One afternoon, a university student – one of a loose group of friends hanging out at the street corner news vendor – turned to me, a foreign anthropologist, and said ‘I am ashamed of being Cameroonian’. On another occasion at the same street corner, an official working at a government ministry, listening to yet another discussion of corruption and political scandal, exclaimed sardonically, to no one in particular: ‘Oh, notre beau pays, le Cameroun!’ [Oh, our beautiful country Cameroon!]. Another friend, a university professor of international renown, bemoaned the fact that this rich country, which had everything to make it prosper, was becoming poorer and poorer every day. All of these speakers took for granted the notion of Cameroon as an entity and point of reference. It was as Cameroonians that they were disgruntled, and it was as Cameroonians that they felt disappointed. Although the three speakers each came from a different ethnic group (one from the north, one Bassa, and one Bamileke),1 they still seemed to express the same sentiments. Anglophones are supposed to be the group most likely to question the ideology of national unity in Cameroon.2 Yet upon hearing from me the news that Cameroon’s controversial goalkeeper, Joseph Antoine Bell, had resigned from the national squad during the 1994 World Cup, an Anglophone intellectual, keenly aware of his separate identity as a minority in a sea of Francophones, immediately asked whether this meant that Bell had resigned from being Cameroonian.
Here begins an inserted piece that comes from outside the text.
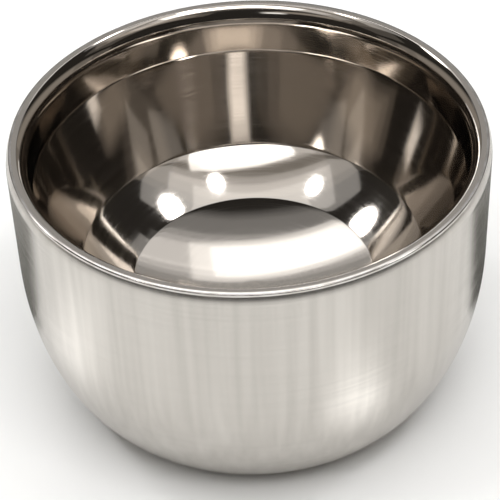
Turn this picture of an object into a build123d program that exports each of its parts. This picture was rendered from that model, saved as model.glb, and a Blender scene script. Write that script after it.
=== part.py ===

The limited discussion of nationalism in Africa is often focused exclusively on the anti-colonial nationalism that inspired the independence struggles of the late 1950s and early 1960s (Thomas 1997). The anti-colonial struggle required cooperation among disparate elements against the common colonial enemy, but once that battle had been won, particularistic ethnic interests replaced the notion of a common good expressed in the ideal of the nation. While African governments wished to promote national integration and a sense of national identity on a rhetorical level, what was happening in practice was the prebendalisation of the state and, accompanying this, the creation of particularistic interests often expressed in ethnic terms. To explain this stark division it is often argued about present-day Africa that the exhortations of governments for national unity increasingly ring hollow, as independence struggles recede into memory and in view of how African politics have since unfolded. Africans are rightly questioning the sincerity of their leaders’ claims to nation-building as they witness the leaders’ personal corruption and the extension of this corruption to the ethnic confrères of the leader. This situation leads to increasing cynicism on the part of Africans, even as they themselves continue or begin to rely on trustworthy ethnic networks to get things done. This is what has led John Lonsdale (1996) to argue that moral ethnicity prevails among people of the same ethnic group whereas political tribalism dominates between different ethnic groups within the same state. While the former is characterised by trust among members of the group, the latter typically pits different groups against each other in bitter competition over resources and power (Berman, Eyoh, and Kymlicka 2004; Lonsdale 1996).
In this article, I argue for a more nuanced perspective. I suggest that focusing solely on ethnicity has led us to overlook the significance of national consciousness and the idea of the nation in Africa. Although it is clear that ethnicity is highly relevant to an understanding of the continent, concentrating on it to the exclusion of all else obscures the concurrent unfolding of another process: the taking root of the idea of the nation. Although African governments’ rhetoric of nation-building has neither created homogeneity nor legitimacy, I will attempt to demonstrate that the notion of the nation has succeeded on a deeper, unconscious level. For the most part, Africans take for granted the nation as an entity, and use it as a point of reference.
This article is divided into three parts. In the first part, I discuss briefly why it is that the idea of the nation has been deemed to be irrelevant on the continent. I will then examine why, on the contrary, the idea of the nation persists, as can also be seen from the continued endurance of political boundaries. I argue that three things combine to make the nation the unit to identify with: (i) the universal ideology of the nation-state (the ‘national order of things’ [Malkki 1992]); (ii) the impact that the existence of such borders has on the imagination; and (iii) the influence – perhaps artificially created but constantly present – of national symbols and icons on the people themselves. In other words, the idea of the nation becomes naturalised, and what started out as arbitrary comes to seem inevitable.
The second part of the article, making use of Michael Billig’s (1995) notion of banal nationalism, examines some of the ways through which ‘people become national’. I propose that the concept can be usefully applied in the case of African countries to understand this process. Billig has demonstrated convincingly that everyday physical, discursive, and conceptual markers of the nation are pervasive in Western countries. He argues, moreover, that these are more effective in creating national identification – what he labels banal nationalism – than explicit forms of nationalist discourses because, to a large extent, they go unnoticed. Applying this concept to Cameroon, I examine the role of linguistic practices in naturalising the nation for Cameroonians, as well as how people appropriate some of the national symbols that the state bombards them with.